**Supplied material:**

## BEGIN

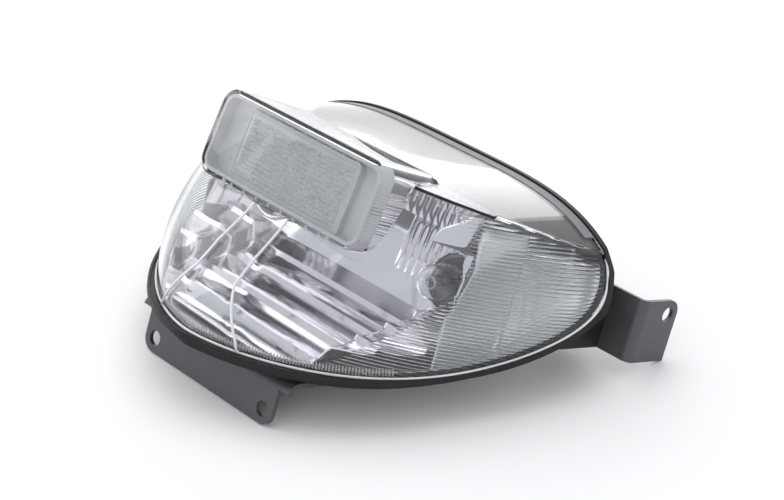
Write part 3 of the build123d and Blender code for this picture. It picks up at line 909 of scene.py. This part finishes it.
# reflex panel: a plate cut in small prisms, with a row of bright beads round it
panel = {
    "width": 85.0, "height": 37.0, "thick": 1.6, "behind": 6.1, "level": -2.0, "corner": 2.6, "edge": 0.6,
    "step": 4.0, "margin": 3, "pitch": 2.5, "prismDeep": 1.5, "sunk": 0.02, "uneven": 0.45, "tilt": 0.22,
    "seed": 7, "beadGap": 2.2, "beadCorner": 4.0, "beadStep": 3.4, "beadUp": 1.6,
}
plateMesh = roundedBlock(
    "reflexPlate", panel["width"], panel["height"], panel["corner"], panel["edge"],
    -panel["behind"], -panel["behind"] - panel["thick"], panel["step"],
)
reflexPlate = addObject("reflexPlate", plateMesh)
reflexPlate.data.transform(Matrix.Translation(Vector(tip(faceUp * panel["level"]))))
reflexPlate.data.materials.clear()
reflexPlate.data.materials.append(looks["reflexClear"])
prismSpots = []
columnsWide = int((panel["width"] - panel["margin"]) / panel["pitch"])
rowsHigh = int((panel["height"] - panel["margin"]) / panel["pitch"])
for row in range(rowsHigh):
    for column in range(columnsWide):
        u = (column - (columnsWide - 1) / 2) * panel["pitch"]
        v = (row - (rowsHigh - 1) / 2) * panel["pitch"] + panel["level"]
        prismSpots.append((u, v, -panel["behind"] - panel["sunk"]))
rowRight = tip(np.array([1.0, 0, 0]))
prismTurn = turnFor(rowRight, tip(faceOut))
quarter = Euler(prismTurn, "XYZ").to_matrix() @ Matrix.Rotation(math.pi / 4, 3, "Z")
prismTurn = tuple(quarter.to_euler("XYZ"))
prismSize = {
    "Length": panel["pitch"] / 1000, "Width": panel["pitch"] / 1000,
    "Height": panel["prismDeep"] / 1000, "Seed": panel["seed"],
}
prismTree, prismNames = instanceTree("prismField", prismSize, looks["reflexClear"], "prism", panel["uneven"])
jitter = np.random.RandomState(panel["seed"])
prismTurns = []
for _ in prismSpots:
    prismTurns.append(tuple(np.array(prismTurn) + jitter.uniform(-panel["tilt"], panel["tilt"], 3)))
reflexPrisms = pointCloud("reflexPrisms", toRow(onFace(prismSpots)), prismTurns)
grownBy(reflexPrisms, prismTree, prismNames, prismSize)
beadSpots = []
beadHalf = (panel["width"] / 2 + panel["beadGap"], panel["height"] / 2 + panel["beadGap"])
for u, v in roundedOutline(*beadHalf, panel["beadCorner"], panel["beadStep"])[::2]:
    beadSpots.append((u, v + panel["level"], -panel["behind"] + panel["beadUp"]))
beadSize = {"Length": 0.0021, "Width": 0.0012, "Height": 0.0012, "Seed": 1}
beadTree, beadNames = instanceTree("panelBeadRow", beadSize, looks["beadClear"], "bead")
beadTurns = [turnFor(rowRight, tip(faceOut))] * len(beadSpots)
panelBeads = pointCloud("panelBeads", toRow(onFace(beadSpots)), beadTurns)
grownBy(panelBeads, beadTree, beadNames, beadSize)
for piece in (reflexPlate, reflexPrisms, panelBeads):
    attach(piece, "lamp")
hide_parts("reflex_panel")
print("reflex panel ready")

# teeth along the inside of the rim
teeth = {"pitch": 1.7, "tall": 4.6, "wide": 1.15, "deep": 1.0, "reach": 92.0, "lift": 1.0, "seed": 3}
rimRow = innerWall[0]
rimRun = np.concatenate([[0], np.cumsum(np.linalg.norm(np.diff(rimRow, axis=0), axis=1))])
toothSpots, toothTurns = [], []
place = 0.0
while place < rimRun[-1]:
    spot = np.array([np.interp(place, rimRun, rimRow[:, k]) for k in range(3)])
    ahead = np.array([np.interp(place + 1, rimRun, rimRow[:, k]) for k in range(3)])
    if abs(spot[0]) < teeth["reach"]:
        along = tip(ahead - spot)
        spot = spot + np.array([0, 0, teeth["tall"] / 2 + teeth["lift"]])
        toothSpots.append(spot)
        toothTurns.append(turnFor(along, tip(np.array([0, 0, 1.0]))))
    place += teeth["pitch"]
toothSize = {
    "Length": teeth["wide"] / 1000, "Width": teeth["deep"] / 1000,
    "Height": teeth["tall"] / 1000, "Seed": teeth["seed"],
}
toothTree, toothNames = instanceTree("rimTeethRow", toothSize, looks["toothClear"], "bead")
rimTeeth = pointCloud("rimTeeth", toRow(toothSpots), toothTurns)
grownBy(rimTeeth, toothTree, toothNames, toothSize)
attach(rimTeeth, "lamp")
print("rim teeth ready", len(toothSpots))


def tubeTree(name, radius, material, sides=10):
    tree, source, out, names = newTree(name, {"Radius": radius})
    path = treeNode(tree, "GeometryNodeMeshToCurve", [(source.outputs["Geometry"], "Mesh")])
    radiusLink = [(source.outputs["Radius"], "Radius")]
    ring = treeNode(tree, "GeometryNodeCurvePrimitiveCircle", radiusLink, Resolution=sides)
    curveLinks = [(path.outputs[0], "Curve"), (ring.outputs["Curve"], "Profile Curve")]
    tube = treeNode(tree, "GeometryNodeCurveToMesh", curveLinks)
    tube.inputs["Fill Caps"].default_value = True
    finishTree(tree, out, tube.outputs[0], material)
    return tree, names


def pathMesh(name, paths):
    points, edges = [], []
    for path in paths:
        start = len(points)
        points += [tuple(p) for p in toRow(path)]
        edges += [(start + i, start + i + 1) for i in range(len(path) - 1)]
    mesh = bpy.data.meshes.new(name)
    mesh.from_pydata(points, edges, [])
    return addObject(name, mesh)


def tubePiece(name, paths, radius, material, body="lamp"):
    piece = pathMesh(name, paths)
    tree, names = tubeTree(name + "Tube", radius / 1000, material)
    grownBy(piece, tree, names, {"Radius": radius / 1000})
    piece.data.polygons.foreach_set("use_smooth", [True] * len(piece.data.polygons))
    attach(piece, body)
    return piece


# moulded lines: the two ridges and the ribbed flange at the front edge; the white bead along the rim is a
# painted highlight of the lens rim
trim = {
    "rimHighlightBead": 0.8, "rimLift": 0.75, "ridge": 0.8, "ridgeRange": (7.5, 72.0), "ridgePoints": 60,
    "flange": 0.5, "flangeRibs": 6, "flangePitch": 1.35, "flangeStart": -75.6,
    "flangeHalf": 108.0, "flangePoints": 80, "flangeLift": 0.1,
}
outerRim = outerWall[0] + np.array([0, 0, trim["rimLift"]])
# painted highlight: a white bead along the outer rim stands for the rim's highlight
tubePiece("rimHighlightBead", [outerRim], trim["rimHighlightBead"], looks["beadClear"])


def outerPoint(x, level):
    # point of the outer wall at this height and distance across
    middle = outerWall[:, len(turns) // 2, 2]
    above = int(np.clip(np.searchsorted(middle, level), 1, len(middle) - 1))
    gap = max(middle[above] - middle[above - 1], 1e-6)
    share = float(np.clip((level - middle[above - 1]) / gap, 0, 1))
    row = outerWall[above - 1] * (1 - share) + outerWall[above] * share
    order = np.argsort(row[:, 0])
    return np.array([np.interp(x, row[order, 0], row[order, k]) for k in range(3)])


bulbRing = {"points": 49, "gap": 0.6, "ahead": 0.5, "wire": 1.1}
wallBacks, wallLevels = zip(*reflector["wallLine"])
ringPaths = []
for side in (-1, 1):
    turnRound = np.linspace(0, 2 * math.pi, bulbRing["points"])
    around = reflector["bulbHole"] + bulbRing["gap"]
    level = reflector["bulbLevel"] + around * np.sin(turnRound)
    across = side * reflector["bulbAcross"] + around * np.cos(turnRound)
    wallBack = np.interp(level, wallLevels, wallBacks)
    ringPaths.append(np.stack([across, wallBack + bulbRing["ahead"], level], -1))
tubePiece("bulbRings", ringPaths, bulbRing["wire"], looks["chrome"])
support = {"ring": 3.4, "wire": 0.4, "front": -1.5, "rear": -16.0, "spread": 3.4, "points": 33}
for side, sideName in ((-1, "left"), (1, "right")):
    turnRound = np.linspace(0, 2 * math.pi, support["points"])
    across, level = side * reflector["bulbAcross"], reflector["bulbLevel"]
    ring = np.stack([
        across + support["ring"] * np.cos(turnRound), np.full(support["points"], support["front"]),
        level + support["ring"] * np.sin(turnRound),
    ], -1)
    wires = [ring]
    for dx in (-support["spread"], support["spread"]):
        x = across + dx
        wires.append(np.array([[x, support["front"], level], [x, support["rear"], level]]))
    pieceName, body = "bulbSupport" + sideName.capitalize(), "holder_" + sideName
    tubePiece(pieceName, wires, support["wire"], looks["screwZinc"], body)
ridgePaths = []
for side in (-1, 1):
    heights = np.linspace(*trim["ridgeRange"], trim["ridgePoints"])
    ridgePaths.append([outerPoint(side * np.interp(z, ridgeLevels, ridgeAcross), z) for z in heights])
tubePiece("lensRidges", ridgePaths, trim["ridge"], looks["beadClear"])
flangePaths = []
for index in range(trim["flangeRibs"]):
    back = trim["flangeStart"] + index * trim["flangePitch"]
    across = np.linspace(-trim["flangeHalf"], trim["flangeHalf"], trim["flangePoints"])
    level = crownLevel(across, 0) + trim["flangeLift"]
    flangePaths.append(np.stack([across, np.full(trim["flangePoints"], back), level], -1))
tubePiece("flangeRibs", flangePaths, trim["flange"], looks["flangeGrey"])
print("moulded lines ready")

# carried parts
finish = {
    "housing": "housingBlack", "lens_seal": "sealBlack", "panel_frame": "framePale",
    "reflector_screws": "screwZinc", "lower_bracket": "bracketPaint", "lower_bracket_screws": "screwZinc",
    "side_bracket_left": "bracketPaint", "side_bracket_right": "bracketPaint",
    "side_bracket_screws": "screwZinc",
}
for side in ("left", "right"):
    finish.update({
        "bulb_glass_" + side: "bulbClear", "filaments_" + side: "tungsten",
        "bulb_holder_" + side: "holderGrey", "holder_contacts_" + side: "contactBrass",
        "holder_seal_" + side: "siliconeRed",
    })
for name, look in finish.items():
    for item in nodes[name].material_slots:
        item.material = looks[look]
print("finishes ready")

## END

**Do this:**
Where a line of the data holds "body", show that line.

**Answer in full:**
def tubePiece(name, paths, radius, material, body="lamp"):
    attach(piece, body)
    pieceName, body = "bulbSupport" + sideName.capitalize(), "holder_" + sideName
    tubePiece(pieceName, wires, support["wire"], looks["screwZinc"], body)